You selected Joan Baez and Mercedes Sosa for an essay. Why?

They were part of the generation that I grew up with, and I thought both women showed this concept of empowerment and how a woman becomes a voice of the people, an icon.

It was interesting that Baez has been called the “high priestess of folk songs, the folk Madonna, the matron saint of hippies,” that the counterculture found, in the symbolism of religion, a way to honor her.

You can’t think of her or Sosa as real women. That’s a crucial point. I use the metaphor of either the Statue of Liberty or the Virgin Mary—to use the Virgin Mary as a maternal figure with Mercedes Sosa and with Joan Baez, the idea of the virgin warrior. They actually dubbed Baez Saint Joan because she has this voice, a very pure voice that can be heard so clearly. She could project through anything. There weren’t that many women singers in the folk-music movement. She was the one who pushed forward, almost as if she’s leading the people. It is amazing that when she was just beginning her career, at the March on Washington, when she sang “We Shall Overcome,” the organizers told her to get up there and do it as if she was the pure virgin, the innocent of innocents for the cause, leading the people. And in the case of Mercedes Sosa, in Argentina, she is thought of as the mother figure who represented the pueblo or common people during the terrible years when people in that country were disappearing.
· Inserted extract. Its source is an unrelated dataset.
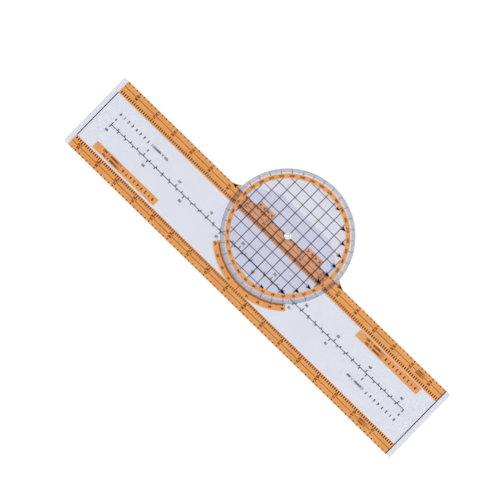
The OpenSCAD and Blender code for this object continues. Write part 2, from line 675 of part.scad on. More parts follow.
// The lines end square at the number ring, and open round the flange and the arrowheads
module grid_lines() color(dark) translate([0, 0, disc_print_z]) difference() {
    for (k = [-grid_n:grid_n]) {
        y = k * grid_pitch;
        x0 = north_tip_x(k) + north_head_l * (1 - notch);
        x1 = chord(abs(y) + arrow_line_w / 2, ring_in_r);
        half = chord(abs(y) + cross_line_w / 2, ring_in_r);
        translate([x0, y - arrow_line_w / 2, 0]) cube([x1 - x0, arrow_line_w, ink_t]);
        translate([y - cross_line_w / 2, -half, 0]) cube([cross_line_w, 2 * half, ink_t]);
    }
    translate([0, 0, -sliver]) {
        cylinder(r = disc_hub_r, h = ink_t + 2 * sliver);
        north_heads(ink_t + 2 * sliver);
    }
}

// Azimuths run clockwise from north, with the tops of the numerals outwards
module disc_numerals() color(dark) translate([0, 0, disc_mark_z])
    for (a = [0:number_step:360 - number_step])
        rotate([0, 0, 90 - a]) translate([0, (ring_in_r + ring_out_r) / 2, 0]) number(a, disc_digit_h);

base_plate();
pivot_band();
far_band();
pivot_label_panel();
far_label_panel();
tab_panels();
flare_panels();
arc_band();
end_lines();
pivot_outer_scale();
pivot_inner_scale();
far_outer_scale();
far_inner_scale();
band_mid_lines();
pivot_numerals();
far_numerals();
centre_scale();
centre_numerals();
centre_marks();
panel_marks();
course_arrow();
arc_ticks();
arc_numerals();
slip_washer();
backing_washer();
eyelet();
azimuth_disc();
number_ring();
degree_ticks();
grid_lines();
north_arrows();
disc_numerals();
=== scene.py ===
# Course plotter with a rotating azimuth disc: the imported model, dressed in clear sheet, printing and metal.
import math

import bmesh
import bpy
from mathutils import Matrix, Vector


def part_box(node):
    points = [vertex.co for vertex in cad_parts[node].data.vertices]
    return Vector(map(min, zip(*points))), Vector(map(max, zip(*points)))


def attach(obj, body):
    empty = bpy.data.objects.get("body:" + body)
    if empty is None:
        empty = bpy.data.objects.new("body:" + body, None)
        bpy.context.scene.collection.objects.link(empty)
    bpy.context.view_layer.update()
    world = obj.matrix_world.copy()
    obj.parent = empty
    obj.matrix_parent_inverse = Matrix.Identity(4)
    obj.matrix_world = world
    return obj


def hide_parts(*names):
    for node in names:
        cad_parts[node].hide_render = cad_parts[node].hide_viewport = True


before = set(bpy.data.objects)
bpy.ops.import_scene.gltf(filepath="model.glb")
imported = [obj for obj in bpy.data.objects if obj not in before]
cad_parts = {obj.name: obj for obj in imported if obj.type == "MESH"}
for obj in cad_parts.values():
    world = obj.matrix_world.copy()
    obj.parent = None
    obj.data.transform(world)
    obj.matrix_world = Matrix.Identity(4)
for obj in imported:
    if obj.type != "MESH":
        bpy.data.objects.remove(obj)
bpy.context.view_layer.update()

# Lengths here are millimetres, in the part's own frame: the origin on the eyelet's axis at the resting
# surface, +X along the ruler, +Y to its far edge. MM takes them to metres where a mesh is made.
MM = 0.001


def node_box(node):
    """The lowest and the highest corner of a CAD node, in millimetres."""
    low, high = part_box(node)
    return Vector(low) / MM, Vector(high) / MM


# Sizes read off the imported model
PLATE_HIGH = node_box("base_plate")[1]
PLATE_T = PLATE_HIGH.z
RULER_W = PLATE_HIGH.y
DISC_LOW, DISC_HIGH = node_box("azimuth_disc")
DISC_Z = DISC_LOW.z
DISC_TOP = DISC_HIGH.z
DISC_R = -DISC_LOW.y
RING_OUT_R = node_box("number_ring")[1].x
BAND_X0 = node_box("far_band")[0].x
BAND_X1 = node_box("far_band")[1].x
FAR_BAND_Y = node_box("far_band")[0].y
PIVOT_BAND_W = node_box("pivot_band")[1].y
COURSE_TIP_X = node_box("course_arrow")[1].x

# The sheets, the eyelet and the washers
RULER_EASE = 0.15
DISC_EASE = 0.12
DISC_BORE_R = 1.65
HOLE_R = 1.25
BARREL_R = 1.6
LIP_R = 2.2
LIP_T = 0.3
FLANGE_Z = 2.25
WASHER_BORE_R = 1.62
WASHER_EASE = 0.04
SLIP_R = 2.4
SLIP_SINK = 0.005         # how far the slip washer reaches into each sheet
BACKING_R = 2.6
BACKING_TOP = 0.503       # its height above the chart
DISC_SEGMENTS = 256
SMALL_SEGMENTS = 96       # the eyelet's and the washers'

# The ruler's printing
END_LINE_X = 160.95       # the end lines stand here and at -X, where the far scales start
PIVOT_MID_Y = 4.4
FAR_MID_Y = 59.05
ROW_OFFSET = 1.15         # from a band's middle line to the middle of a row of numerals
MID_LINE_GAP = 1.5        # half the gap in a middle line at each number
NUMBERED_STEPS = 5        # outer steps from one number to the next
PIVOT_NUMBERED = 8        # numbers on either side of the eyelet
FAR_NUMBERED = 17
PIVOT_RATIO_STEPS = 37.5  # outer steps from zero to a band's ratios
FAR_RATIO_STEPS = 7.5
PIVOT_INNER_INSET = 0.9   # from a band's edge, or the ruler's, to the feet of the marks
FAR_INNER_INSET = 0.3
FAR_OUTER_INSET = 0.05
CENTRE_Y = 31.4
CENTRE_NUMERAL_OFFSET = 5
HUB_CLEAR_R = 2.7         # printing on the ruler stays outside this
COURSE_HEAD_L = 5.0
COURSE_LINE_W = 0.45
COURSE_HEAD_GAP = 0.3     # between an arrowhead and the nearest mark

# The arc's printing
ARC_OUT_R = DISC_R + 5.4
ARC_SPAN = 40             # degrees of marks on either side of the arc's middle
ARC_LINE_SPAN = 41        # the line's
ARC_LINE_GAP = 0.35       # from the disc's edge to the arc's line
ARC_MIDDLE_L = 4.3        # the long mark in the middle
ARC_NUMERAL_INSET = 1.9   # from the arc's outer edge to the middle of its numerals

# The disc's printing
RING_W = 3.3
RING_IN_R = RING_OUT_R - RING_W
RING_EASE = 0.01
GRID_PITCH = 7.9375
GRID_N = 5                # grid lines on either side of the middle one
DISC_HUB_R = 2.8          # the middle lines stay outside this
NORTH_TIP_R = RING_IN_R + 0.3
NORTH_HEAD_L = 4.6
HEAD_NOTCH = 0.75         # from an arrowhead's tip to the notch in its back, as a share of its length
DEGREE_LINE_INSET = 0.25  # from the disc's edge to the line that the degree marks hang from
TEN_MARK_GAP = 0.05       # between a tenth degree's mark and the number ring

# Miles on the chart, in millimetres
NAUTICAL = 1852.0
STATUTE = 1609.344
OUTER_STEP = NAUTICAL / 500
INNER_STEP = NAUTICAL / 1000
CENTRE_STEP = NAUTICAL / 250
STATUTE_STEP = STATUTE / 250
CENTRE_MILES = 40
CENTRE_HALF = CENTRE_MILES / 2 * CENTRE_STEP
STATUTE_MILES = 45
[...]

And she put her life at risk for that.

Yes. Her recordings were removed from stores; the government banned her performances; and they even arrested her while she was singing at a concert. They forced her into exile.

Talk a bit about the gendered performance.

In the section “Gendered Voices and Performance,” I am trying to see what specific gendered roles men and women play vis-à-vis singing in various cultures. So the essays look at the contrasting singing styles of men and women in Albanian wedding songs; how women played men’s roles in early 19th-century Italian opera; and in traditional Japanese dance, how women take on multiple roles—playing both men and women. Besides singing, we can also think about musical instruments as gendered and how that has changed over time. We think now that the flute is a woman’s instrument. It wasn’t before the 20th century. Oh, no. Anything that you blew, that you put against your lips, was not to be performed by a woman. In general, women were not allowed to play symphonic instruments because they weren’t considered “ladylike” and also, frankly, they would not be professional. It’s only been toward the end of the 20th century that women have gained some headway in symphony orchestras. During the Renaissance in Elizabethan England, there was actually an instrument that was a type of harpsichord. It was called the virginals. And it was called that because young women played the instrument. There are so many things that come into play here regarding gendered performance. Your status, your class, your religion. And I try to bring that out, particularly in this section of the book and the one on “Private Voices, Public Voices.”

Now that the book has been published, what are your hopes for it taking hold in the curricula of other colleges and universities?
One of the intentions of this book is that it will, in some way, serve as a sourcebook for newcomers to the field and offer those who have already taught this course a new and creative way of looking at the subject by showing the crucial influences and effect that women had in different aspects of music. What I wanted to say is: Look, there are connections. At the beginning of E. M. Forster’s novel Howard’s End, there is a famous epigraph—“Only connect.” Make the connections. And if you do, it opens up a wider world to you and enriches what you’re doing.